US politicians are pandering to Bitcoiners.
The amount of media attention Bukele has received has not gone unnoticed, and we now have an arms race of Bitcoin simps in the political ranks. Now I have nothing against Cynthia Lummis. She’s campaigning and pushing for better regulation for Bitcoin, not that I think it matters, but you know, good for her. If it’s within her remit to do so, by all means, you do you, honey.
We all orange pill in within our sphere of influence, and if this is your way of doing it, good on you.
But lately, we’ve seen a spat of Bitcoin simps trying to get a rise out of Bitcoiners, and I think it’s pathetic.
You could already purchase Bitcoin privately, so what is the point of these statements? Other than to pander to Bitcoiners and try to manufacture some popularity points, ones you’re sadly not going to get for me.
Bitcoin doesn’t need politicians; politicians need Bitcoin.
I don’t see why some people in Bitcoin celebrate this as a victory; to me, it goes against the ethos of Bitcoin. Why should I celebrate that some person who benefited from the money printing and made a career of stealing from inflation and tax now buying Bitcoin?
I don’t care if it adds to the market cap of Bitcoin; I’m not easily bought.

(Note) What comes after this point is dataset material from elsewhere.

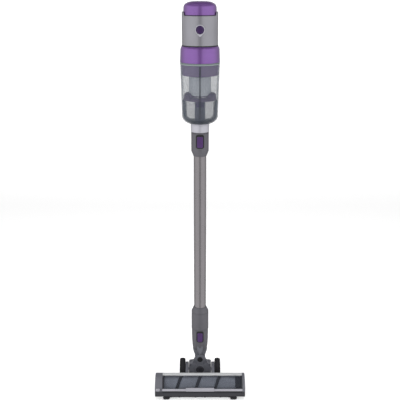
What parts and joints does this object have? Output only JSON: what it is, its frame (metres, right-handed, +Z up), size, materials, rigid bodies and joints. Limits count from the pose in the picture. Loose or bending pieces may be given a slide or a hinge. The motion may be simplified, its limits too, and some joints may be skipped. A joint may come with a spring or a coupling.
{
  "type": "cordless stick vacuum",
  "caption": "Cordless stick vacuum with powered brush head, steering joint, plug-in wand, clear cyclone bin and loop handle with battery.",
  "frame": {"origin": "on the floor under the middle of the whole vacuum as it stands parked", "axes": "+X to the right seen from the front, +Y to the rear, +Z up; the pole leans 4 degrees towards -Y"},
  "size_m": [0.262, 0.2167, 1.1209],
  "materials": {
    "silver_paint": "satin metallic silver paint",
    "purple_paint": "metallic purple lacquer",
    "dark_purple": "satin dark purple plastic",
    "smoke": "clear smoke-tinted plastic",
    "light_smoke": "pale translucent plastic",
    "mesh_steel": "finely perforated steel sheet",
    "charcoal": "fine-grained matt plastic",
    "grey": "fine-grained satin plastic",
    "sleeve": "satin grey plastic",
    "tube": "champagne-grey anodised",
    "steel": "turned",
    "rubber": "matt",
    "pile": "short soft nap",
    "bristle": "stiff bristle tufts",
    "filter": "filter fleece",
    "copper": "enamelled winding",
    "board": "circuit board",
    "cells": "shrink wrap"
  },
  "bodies": {
    "head": {"head_base": "charcoal", "brush_window": "smoke", "window_rail": "light_smoke", "rear_cover": "grey", "front_trim": "silver_paint", "right_end_cap": "grey", "brush_motor": "steel", "drive_belt": "rubber", "wheel_axle": "steel"},
    "end_cap": {"left_end_cap": "grey"},
    "end_cap_latch": {"end_cap_latch": "steel"},
    "brush": {"brush_core": "charcoal", "brush_pile": "pile", "bristle_strip": "bristle", "brush_bearing": "steel"},
    "brush_pulley": {"brush_pulley": "charcoal"},
    "motor_pulley": {"motor_pulley": "steel"},
    "wheel_left": {"wheel_tyre_left": "rubber", "wheel_hub_left": "charcoal"},
    "wheel_right": {"wheel_tyre_right": "rubber", "wheel_hub_right": "charcoal"},
    "roller_left": {"front_roller_left": "rubber"},
    "roller_right": {"front_roller_right": "rubber"},
    "carriage": {"carriage": "grey", "swivel_pin": "steel", "carriage_cap": "charcoal"},
    "elbow": {"elbow": "sleeve"},
    "neck_button": {"neck_button": "dark_purple"},
    "wand": {"wand_tube": "tube", "wand_lower_sleeve": "sleeve", "wand_upper_sleeve": "sleeve"},
    "wand_button": {"wand_button": "dark_purple"},
    "bin": {"dust_bin": "smoke", "inlet_nozzle": "silver_paint", "inlet_duct": "charcoal"},
    "duct_flap": {"duct_flap": "dark_purple"},
    "unit": {"bin_ring": "purple_paint", "bin_seal": "rubber", "pre_filter": "filter", "motor_mount": "rubber", "motor_can": "steel", "motor_winding": "copper", "body_front": "silver_paint", "body_rear": "silver_paint", "button_bezel": "silver_paint", "circuit_board": "board", "handle": "charcoal"},
    "cyclone": {"cyclone_collar": "dark_purple", "cyclone_screen": "mesh_steel", "cyclone_skirt": "charcoal", "cyclone_cone": "charcoal"},
    "release_button": {"bin_release_button": "dark_purple"},
    "motor_rotor": {"motor_rotor": "tube"},
    "top_cap": {"top_cap": "purple_paint", "exhaust_filter": "filter"},
    "trigger": {"trigger": "purple_paint"},
    "mode_button": {"mode_button": "purple_paint"},
    "battery": {"battery_case": "charcoal", "battery_cells": "cells"},
    "battery_latch": {"battery_latch": "purple_paint"}
  },
  "joints": [
    {"name": "pole_tilt", "type": "hinge", "parent": "head", "child": "carriage", "pos_m": [0, 0.0278, 0.033], "axis": [-1, 0, 0], "range_deg": [0, 80]},
    {"name": "pole_swivel", "type": "hinge", "parent": "carriage", "child": "elbow", "pos_m": [0, 0.0178, 0.08], "axis": [0, 0.9976, 0.0698], "range_deg": [-55, 55]},
    {"name": "wheel_left_spin", "type": "hinge", "parent": "head", "child": "wheel_left", "pos_m": [-0.0535, 0.0278, 0.033], "axis": [1, 0, 0], "continuous": true},
    {"name": "wheel_right_spin", "type": "hinge", "parent": "head", "child": "wheel_right", "pos_m": [0.0535, 0.0278, 0.033], "axis": [1, 0, 0], "continuous": true},
    {"name": "roller_left_spin", "type": "hinge", "parent": "head", "child": "roller_left", "pos_m": [-0.098, -0.0957, 0.006], "axis": [1, 0, 0], "continuous": true},
    {"name": "roller_right_spin", "type": "hinge", "parent": "head", "child": "roller_right", "pos_m": [0.098, -0.0957, 0.006], "axis": [1, 0, 0], "continuous": true},
    {"name": "end_cap_pull", "type": "slide", "parent": "head", "child": "end_cap", "axis": [-1, 0, 0], "range_m": [0, 0.24]},
    {"name": "end_cap_latch_slide", "type": "slide", "parent": "end_cap", "child": "end_cap_latch", "axis": [1, 0, 0], "range_m": [0, 0.005]},
    {"name": "brush_spin", "type": "hinge", "parent": "end_cap", "child": "brush", "pos_m": [0, -0.0672, 0.0315], "axis": [1, 0, 0], "continuous": true},
    {"name": "brush_pulley_spin", "type": "hinge", "parent": "head", "child": "brush_pulley", "pos_m": [0, -0.0672, 0.0315], "axis": [1, 0, 0], "continuous": true},
    {"name": "motor_pulley_spin", "type": "hinge", "parent": "head", "child": "motor_pulley", "pos_m": [0.11, -0.023, 0.0245], "axis": [1, 0, 0], "continuous": true},
    {"name": "neck_button_press", "type": "slide", "parent": "elbow", "child": "neck_button", "axis": [0, 0.9976, 0.0698], "range_m": [0, 0.0025], "stiffness_N_per_m": 400, "springref_m": -0.001},
    {"name": "wand_pull", "type": "slide", "parent": "elbow", "child": "wand", "axis": [0, -0.0698, 0.9976], "range_m": [0, 0.06]},
    {"name": "wand_button_press", "type": "slide", "parent": "wand", "child": "wand_button", "axis": [0, 0.9976, 0.0698], "range_m": [0, 0.0025], "stiffness_N_per_m": 400, "springref_m": -0.001},
    {"name": "hand_unit_pull", "type": "slide", "parent": "wand", "child": "bin", "axis": [0, -0.0698, 0.9976], "range_m": [0, 0.06]},
    {"name": "duct_flap_swing", "type": "hinge", "parent": "bin", "child": "duct_flap", "pos_m": [0, -0.05312, 0.86196], "axis": [-1, 0, 0], "range_deg": [0, 30], "stiffness_Nm_per_rad": 0.01, "springref_deg": -5.73},
    {"name": "cyclone_removal", "type": "slide", "parent": "bin", "child": "cyclone", "axis": [0, -0.0698, 0.9976], "range_m": [0, 0.11]},
    {"name": "bin_release", "type": "slide", "parent": "cyclone", "child": "unit", "axis": [0, -0.0698, 0.9976], "range_m": [0, 0.11]},
    {"name": "release_button_press", "type": "slide", "parent": "unit", "child": "release_button", "axis": [0, 0.9976, 0.0698], "range_m": [0, 0.0025], "stiffness_N_per_m": 400, "springref_m": -0.001},
    {"name": "motor_spin", "type": "hinge", "parent": "unit", "child": "motor_rotor", "pos_m": [0, -0.04917, 1.03766], "axis": [0, -0.0698, 0.9976], "continuous": true},
    {"name": "top_cap_twist", "type": "hinge", "parent": "unit", "child": "top_cap", "pos_m": [0, -0.05265, 1.08754], "axis": [0, -0.0698, 0.9976], "range_deg": [0, 30]},
    {"name": "trigger_pull", "type": "slide", "parent": "unit", "child": "trigger", "axis": [0, 0.9976, 0.0698], "range_m": [0, 0.005], "stiffness_N_per_m": 300, "springref_m": -0.001},
    {"name": "mode_button_press", "type": "slide", "parent": "unit", "child": "mode_button", "axis": [0, 0.0698, -0.9976], "range_m": [0, 0.0015], "stiffness_N_per_m": 400, "springref_m": -0.001},
    {"name": "battery_removal", "type": "slide", "parent": "unit", "child": "battery", "axis": [0, 0.0698, -0.9976], "range_m": [0, 0.07]},
    {"name": "battery_latch_press", "type": "slide", "parent": "battery", "child": "battery_latch", "axis": [0, -0.9976, -0.0698], "range_m": [0, 0.0015], "stiffness_N_per_m": 400, "springref_m": -0.001}
  ],
  "couplings": [
    {"joint": "brush_pulley_spin", "follows": "brush_spin", "ratio": 1},
    {"joint": "motor_pulley_spin", "follows": "brush_spin", "ratio": 2}
  ]
}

I will not forget all that they’ve put people through, especially in the last two years. They’ve been part of the misallocation of resources for years and turned a blind eye to many of their constraints issues, all the while sucking up inflation for little to no productivity.
So why should we champion these people?
What have they done besides securing a position in Bitcoin for themselves from ill-gotten gains? It’s so gross when I think about it, and people are cheering them on.
If you want to take a position in Bitcoin, cool, stack sats, that’s your right, but shut the fuck up about it; it doesn’t benefit anyone else but you.
If I saw a politician pushing for tangible change like having Bitcoin as a legal tender option, or adding more Bitcoin-friendly regulation or zero tax on Bitcoin, perhaps I’d consider giving them a thumbs up.
But as for now, they’re just the same politicians they always were and thought they could gain popularity using Bitcoin as a vehicle for their campaign.
The bigger bitcoin gets, the more irrelevant old power structures should become.
Perhaps I am jumping the gun, and it’s simply a moment in history; as Bitcoin continues to grow, it will drown out all this noise. I think that the amount of money coming into Bitcoin is a new temptation that Bitcoiners will have to deal with and will be the test if we are really to hold to the ethos of Bitcoin.
This was an opportunity for a fresh start, and I can’t help but feel like cheering the establishment’s adoption of Bitcoin does the goal of Bitcoin a disservice. I accept that this is a part of the adoption curve.
Bitcoin infiltrates our current institutions, puts handcuffs on them and makes others obsolete with time, or so I hope. Bitcoin is meant to upset existing power structures, not maintain the status quo and praising politicians for their association with Bitcoin is still fiat thinking, in my opinion.
I am still of the opinion that these politicians won’t change their spots. I think politicians who take a stand against Bitcoin are far more helpful. Those that avoid Bitcoin get defunded and made irrelevant, and we can get these decision-makers out of positions of influence and build a new system based on hard money ideas.
Not politicians who are larping on a new trend in the hopes of support.